I'm not a wing chun historian and I don't actually know all that much about it. What are your thoughts on this? I'm not sure where the "research" is from, it doesn't really say.


<edit> The research was done by the Ving Tsun Museum.</edit>

7sm


----------



## MA-Caver (Jun 21, 2004)

I'm kicking myself for not having a better memory and what I _DO_ remember is vague at best. A number of years ago I attended a three-day Wing-Chun seminar with Yip Sing as the honored guest. One afternoon he told the story of the founding of Wing Chun and how *his* family was one of the direct lineage desendants of the origins of the art. I do recall a woman (nun?) being mentioned and how it was originally kept secret because they were outlawed from defending themselves from the emperor's soldiers, that classes were taught during odd hours of the day/night in secret and one or two students at a time to avoid a crowd. Later, they were able to open schools and go from there. Yip Sing did mention Bruce Lee and practicing/training along side with him while his father/sifu Yip Man, taught. 
But like I said I'm kicking myself for not having a better memory of this fascinating story. Probably because I was doing sign-language interpreting at the time and was doing my best keeping pace with the Chinese translation to english while I translated english to American Sign Language. Thus no real time to allow it all to sink in. 
Ah well.   
None the less I am still honored to have met the man (GM Sing) in person and to have a few moments of hands on teaching directly from him during the course of the seminar.  :asian:


----------



## leehoicheun (Jun 22, 2004)

I believe none of what I hear and only half of what i see or read. There are oposing arguements on both sides as to the "real" history of Wing Chun. Personally, I like reading them all but when teaching our family's history i teach what Sifu taught me. The problem with most Chinese history is most of it was done orally and almost none written down, *especially* secret society arts like Wing Chun. Don't forget what Wing Chun was created for........ wouldn't have been much of a secret if they risked documenting it all so that their enemies could learn of their actions. It's easier to take a secret to the grave then to be captured holding written documentation of your plans........ right?  :asian: 

I have read just about every book out there on the histories of Wing Chun and they all make sense. But I do not subscribe to any ONE of them being the so called "truth". I just keep an open mind and I'm always sure to tell my students about the varying histories.
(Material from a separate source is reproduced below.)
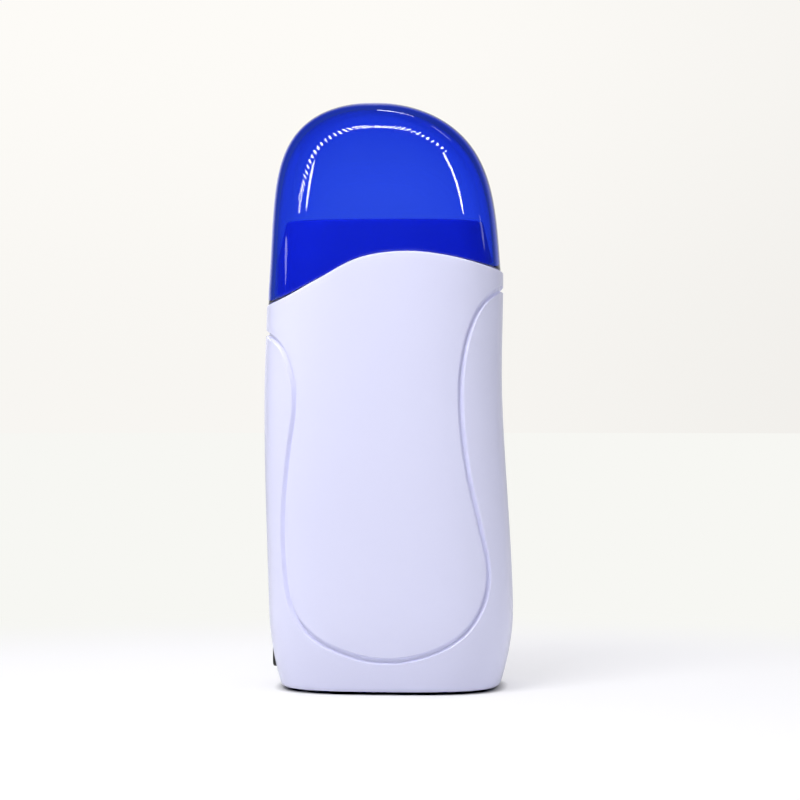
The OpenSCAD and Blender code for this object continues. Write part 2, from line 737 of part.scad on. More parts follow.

What's most important is to preserve what Wing Chun was really created for.... COMBAT! Too many school have forgotten this and surrender themselves to over commercialism and endless games of "tag"-sau. These are the schools that give the style and it's true combat effectiveness a bad name.


----------



## Wanderer (Jul 3, 2004)

I think the Five Elders and Yim Wing Chun were developed over time as a "mythical history" of Wing Chun and hold little basis in fact. The true lineages have been traced to the red junk opera boats where most of the system was developed.
This is where most of the combat systems and methods would probably have been developed, only the most lethal and efficient techniques practised and passed on. This would probably limit the training to, say, the three empty hand forms, the Muk Yan Jong, iron palm and weapons.
It would have been beneficial to practitioners of the day to perfect a few effective techniques in as short a time as possible to produce lethal exponenents who could go out and "Restore the Ming", as such.....


----------



## sungkit (Jul 7, 2004)

MACaver:

I was under the impression that by the time the sons of Yip Man came to Hong Kong, Bruce Lee had already gone to the USA?


----------